Many of our issues after software updates are resolved by resetting the UI; ie pressing both steering wheel buttons until the display vanishes and then waiting a few seconds for it to reappear. (In my case, the streaming audio option goes away with each update and then finds its way back after the reboot.) Therefore I, like many folks here I’m sure, reboot after every update as a matter of course, just to resolve whatever issues can be addressed before they reveal themselves. Anyone here have any insight as to why Tesla doesn’t do that automatically after software updates? Seems like a no-brainer with no downside to me.


----------



## SoFlaModel3 (Apr 15, 2017)

Outside of the one update that failed for me, I haven’t had any issues and have never reset after an update.


----------



## Ed Woodrick (May 26, 2018)

I haven't had any problems either. Generally, a software update tends to do a reboot.


----------



## Tesla Newbie (Aug 2, 2017)

Ed Woodrick said:


> Generally, a software update tends to do a reboot.

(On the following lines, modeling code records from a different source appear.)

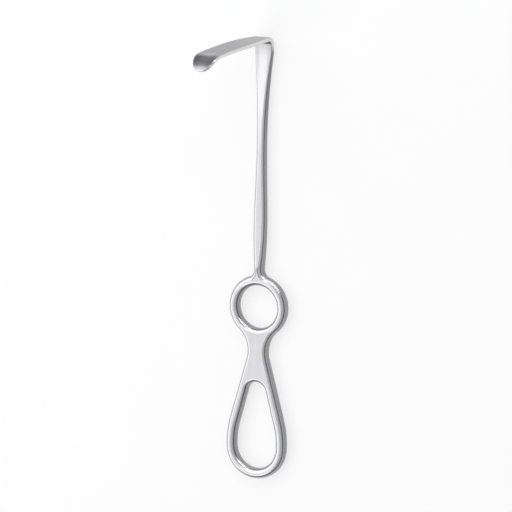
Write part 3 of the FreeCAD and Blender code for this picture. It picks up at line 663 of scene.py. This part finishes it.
# The table top: a faint mottle of two whites
TABLE_TONES = ((0.9, 0.9, 0.905, 1.0), (0.93, 0.93, 0.935, 1.0))
TABLE_FINENESS, TABLE_ROUGHNESS = 30.0, 0.8
TABLE_REACH = 3.0  # metres from the table's middle to its sides
TABLE_LIFT = 0.72  # share of plain white in the table where it is seen or mirrored; shadow stays in the rest


def sheet(name, corners, material):
    """One flat face with four corners."""
    mesh = bpy.data.meshes.new(name)
    mesh.from_pydata(corners, [], [(0, 1, 2, 3)])
    mesh.materials.append(material)
    return placed(name, mesh)


def mottled_shader(tree, fineness, tones, roughness):
    """A matt shader whose colour goes softly between two tones."""
    mottle = tree.noise(tree.signal("ShaderNodeTexCoord", "Object"), fineness)
    sockets = {"Base Color": tree.mixed(mottle, *tones), "Roughness": roughness}
    return tree.node("ShaderNodeBsdfPrincipled", None, sockets)


def table_finish():
    """White matt laminate, lifted towards plain white where it is seen or mirrored."""
    material = bpy.data.materials.new("white_table")
    tree = Tree(material)
    matt = mottled_shader(tree, TABLE_FINENESS, TABLE_TONES, TABLE_ROUGHNESS)
    white = tree.node("ShaderNodeEmission", None, {"Color": WHITE, "Strength": 1.0})
    path = tree.node("ShaderNodeLightPath")
    seen = [Signal(tree, path.outputs[f"Is {kind} Ray"]) for kind in ("Camera", "Glossy", "Transmission")]
    lift = (seen[0] + seen[1] + seen[2]) * TABLE_LIFT
    shaders = {0: lift, 1: Signal(tree, matt.outputs[0]), 2: Signal(tree, white.outputs[0])}
    tree.finish(tree.node("ShaderNodeMixShader", None, shaders))
    return material


def lay_table():
    """A large square table top with the instrument's back on it."""
    reach = TABLE_REACH
    corners = [(-reach, -reach, 0.0), (reach, -reach, 0.0), (reach, reach, 0.0), (-reach, reach, 0.0)]
    table = sheet("table", corners, table_finish())


# The card's two ends, its place beyond the instrument's middle and its height, in metres
CARD_LEFT, CARD_RIGHT, CARD_BACK, CARD_HEIGHT = -0.18, -0.02, 0.17, 0.085
CARD_TONES = ((0.3, 0.3, 0.302, 1.0), (0.36, 0.36, 0.362, 1.0))
CARD_FINENESS, CARD_ROUGHNESS = 400.0, 0.9


def stand_card():
    """A low grey felt card beyond the blade, for the lip to mirror. It is seen in reflections alone."""
    material = bpy.data.materials.new("grey_felt")
    tree = Tree(material)
    tree.finish(mottled_shader(tree, CARD_FINENESS, CARD_TONES, CARD_ROUGHNESS))
    low = [(CARD_LEFT, CARD_BACK, 0.0), (CARD_RIGHT, CARD_BACK, 0.0)]
    high = [(CARD_RIGHT, CARD_BACK, CARD_HEIGHT), (CARD_LEFT, CARD_BACK, CARD_HEIGHT)]
    card = sheet("dark_card", low + high, material)
    card.visible_camera = card.visible_diffuse = card.visible_shadow = False


# Greys of the room: everywhere, and what is added overhead, up the walls and on the left, each with
# the parts of a direction, upwards or to the left, between which it comes in
ROOM_GREY, ROOM_WHITE = 0.12, (1.0, 1.0, 1.02, 1.0)
OVERHEAD_GREY, OVERHEAD_FROM = 0.38, (0.3, 0.95)
WALLS_GREY, WALLS_FROM = 0.15, (-0.1, 0.9)
LEFT_GREY, LEFT_FROM = 0.4, (0.2, 1.0)

# Lamps: name, place and target in metres, width and height, power in watts
SOFT_BOXES = (
    ("overhead", (-1.2, 0.5, 1.1), (-1.2, 0.5, 0.0), (2.1, 3.8), 29.0),
    ("upper_strip", (0.34, 0.92, 0.69), (0.0, 0.0, 0.0), (1.2, 0.13), 2.6),
    ("low_strip", (0.36, 1.13, 0.14), (0.0, 0.0, 0.0), (1.1, 0.26), 3.4),
)


def light_the_room():
    """A dim room, paler overhead and on the left than at the right: the sum of its greys."""
    world = bpy.data.worlds.new("studio")
    bpy.context.scene.world = world
    tree = Tree(world)
    view = tree.signal("ShaderNodeTexCoord", "Generated")
    height, across = tree.part(view, "Z"), tree.part(view, "X")
    overhead = height.above(*OVERHEAD_FROM) * OVERHEAD_GREY
    walls = height.above(*WALLS_FROM) * WALLS_GREY
    left = (across * -1.0).above(*LEFT_FROM) * LEFT_GREY
    colour = tree.mixed(overhead + walls + left + ROOM_GREY, BLACK, ROOM_WHITE)
    shader = tree.node("ShaderNodeBackground", None, {"Color": colour, "Strength": 1.0})
    tree.finish(shader, "ShaderNodeOutputWorld")


def soft_box(name, place, target, size, power):
    """A rectangular lamp at a place, turned to a target."""
    lamp = bpy.data.lights.new(name, "AREA")
    lamp.shape = "RECTANGLE"
    lamp.size, lamp.size_y = size
    lamp.energy = power
    holder = placed(name, lamp)
    holder.location = place
    holder.rotation_euler = (Vector(target) - Vector(place)).to_track_quat("-Z", "Y").to_euler()


# Where the photograph was taken from: turned about the upright, raised, and rolled, in degrees
CAMERA_TURN, CAMERA_RISE, CAMERA_ROLL = 26.87, 10.0, 0.94
CAMERA_DISTANCE = 2.95  # metres from the instrument's middle
CAMERA_SIGHT = 20.0  # metres that the camera sees
FRAME_WIDTH = 0.2514  # metres that the picture spans at the instrument
AIM_ACROSS, AIM_UP = -0.00324, 0.00076  # metres to the picture's middle from the instrument's middle
SENSOR = 36.0  # millimetres across the camera's sensor


def photograph_camera():
    """A long lens at the photograph's angle, aimed near the middle of the instrument's back."""
    turn, rise, roll = (math.radians(value) for value in (CAMERA_TURN, CAMERA_RISE, CAMERA_ROLL))
    right = Vector((math.cos(turn), 0.0, -math.sin(turn)))
    back = Vector((math.sin(turn) * math.cos(rise), math.sin(rise), math.cos(turn) * math.cos(rise)))
    up = back.cross(right)
    rolled_right = right * math.cos(roll) + up * math.sin(roll)
    rolled_up = up * math.cos(roll) - right * math.sin(roll)
    data = bpy.data.cameras.new("camera")
    data.sensor_width = SENSOR
    data.lens = SENSOR * CAMERA_DISTANCE / FRAME_WIDTH
    data.clip_end = CAMERA_SIGHT
    camera = placed("camera", data)
    place = back * CAMERA_DISTANCE + rolled_right * AIM_ACROSS + rolled_up * AIM_UP
    axes = Matrix((rolled_right, rolled_up, back)).transposed().to_4x4()
    camera.matrix_world = Matrix.Translation(place) @ axes
    bpy.context.scene.camera = camera


retractor = forge_retractor()
retractor.data.materials.append(satin_steel())
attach(retractor, "root")
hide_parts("retractor")

lay_table()
light_the_room()
for lamp in SOFT_BOXES:
    soft_box(*lamp)
stand_card()
photograph_camera()
bpy.context.scene.view_settings.view_transform = "Standard"
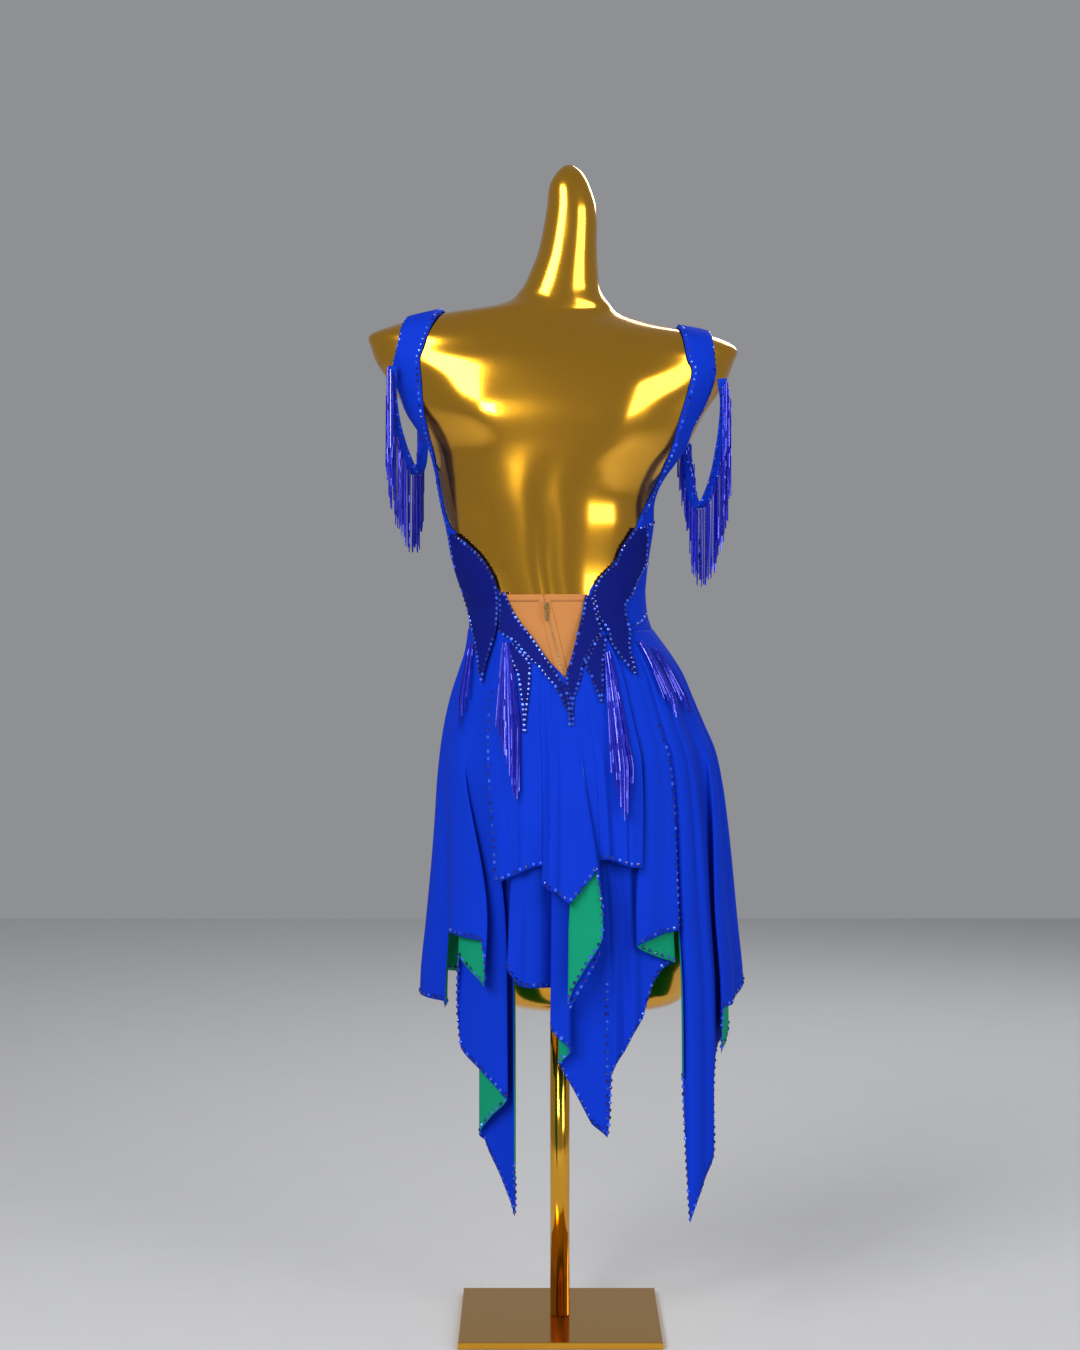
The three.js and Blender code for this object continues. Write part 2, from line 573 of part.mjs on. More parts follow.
// Turn on the back half of a ring at which it has a given X.
function turnAt(table, x, z, out = 0) {
  const left = valueAt(table, 'left', z) + out;
  const right = valueAt(table, 'right', z) - out;
  const c = (x - (left + right) / 2) / ((left - right) / 2);
  return Math.acos(Math.min(1, Math.max(-1, c))) / RAD;
}

function smooth(t) {
  const u = Math.min(1, Math.max(0, t));
  return u * u * (3 - 2 * u);
}

// How far the folds have opened at a height: 0 at the hip, 1 towards the hem.
function opened(z) {
  return smooth((800 - z) / 290);
}

function smoothRows(folds, key, s) {
  const last = folds.length - 1;
  const i = Math.min(Math.max(Math.floor(s), 0), last - 1);
  const t = s - i;
  const at = (k) => folds[Math.min(Math.max(k, 0), last)][key];
  const m1 = (at(i + 1) - at(i - 1)) / 2;
  const m2 = (at(i + 2) - at(i)) / 2;
  const h1 = 2 * t ** 3 - 3 * t ** 2 + 1;
  const h2 = t ** 3 - 2 * t ** 2 + t;
  const h4 = t ** 3 - t ** 2;
  return h1 * at(i) + h2 * m1 + (1 - h1) * at(i + 1) + h4 * m2;
}

function plainRows(folds, key, s) {
  const i = Math.min(Math.max(Math.floor(s), 0), folds.length - 2);
  return folds[i][key] + (folds[i + 1][key] - folds[i][key]) * (s - i);
}

// Outer face of the under layer at fold position s and height z.
function underPoint(folds, s, z) {
  const open = opened(z);
  const turn = smoothRows(folds, 'waist', s) * (1 - open) + smoothRows(folds, 'hem', s) * open;
  const tuck = Math.max(0, smoothRows(folds, 'tuck', s));
  return ringPoint(FLARE, turn, z).lerp(ringPoint(CORE, turn, z), tuck);
}

// Outer face of the overlay at fold position s and height z.
function overlayPoint(folds, s, z) {
  const open = opened(z);
  const turn = smoothRows(folds, 'waist', s) * (1 - open) + smoothRows(folds, 'hem', s) * open;
  const crest = Math.max(0, smoothRows(folds, 'crest', s));
  return ringPoint(FLARE, turn, z, 3 + (4 + crest) * open);
}

// Surface on which the dark pieces and tassels lie.
function coverPoint(x, z, out) {
  if (z >= WAIST_Z) {
    const lift = 4.4 + 3.6 * smooth((904 - z) / 32) + out;
    return ringPoint(FORM, turnAt(FORM, x, z, lift), z, lift);
  }
  const lift = 4 + 26 * opened(z) + out;
  return ringPoint(FLARE, turnAt(FLARE, x, z, lift), z, lift);
}

// ---------------------------------------------------------------- solid helpers

const group = new THREE.Group();

function addMesh(name, geometry, finish) {
  const mesh = new THREE.Mesh(geometry, new THREE.MeshStandardMaterial(FINISH[finish]));
  mesh.name = name;
  group.add(mesh);
}

function fromTriangles(points, faces) {
  const geometry = new THREE.BufferGeometry();
  geometry.setAttribute('position', new THREE.Float32BufferAttribute(points, 3));
  geometry.setIndex(faces);
  geometry.computeVertexNormals();
  return geometry;
}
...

Yep. That's the point. They generally do, which is why I'm suggesting that either it's not being done, or not being done effectively. My example (not a serious one by any means) is real . . . the Streaming option is grayed out and unavailable after an update, and then reappears after a reboot. Others here have written that a user-initiated reboot solved problems, and still others have suggested this as the solution to problems described by other posters. That shouldn't be necessary.


----------



## MelindaV (Apr 2, 2016)

Tesla Newbie said:


> Yep. That's the point. They generally do, which is why I'm suggesting that either it's not being done, or not being done effectively. My example (not a serious one by any means) is real . . . the Streaming option is grayed out and unavailable after an update, and then reappears after a reboot. Others here have written that a user-initiated reboot solved problems, and still others have suggested this as the solution to problems described by other posters. That shouldn't be necessary.


Have you sent your suggestion to tesla?


----------



## Tesla Newbie (Aug 2, 2017)

MelindaV said:


> Have you sent your suggestion to tesla?


I have now. Thanks for the reminder.


----------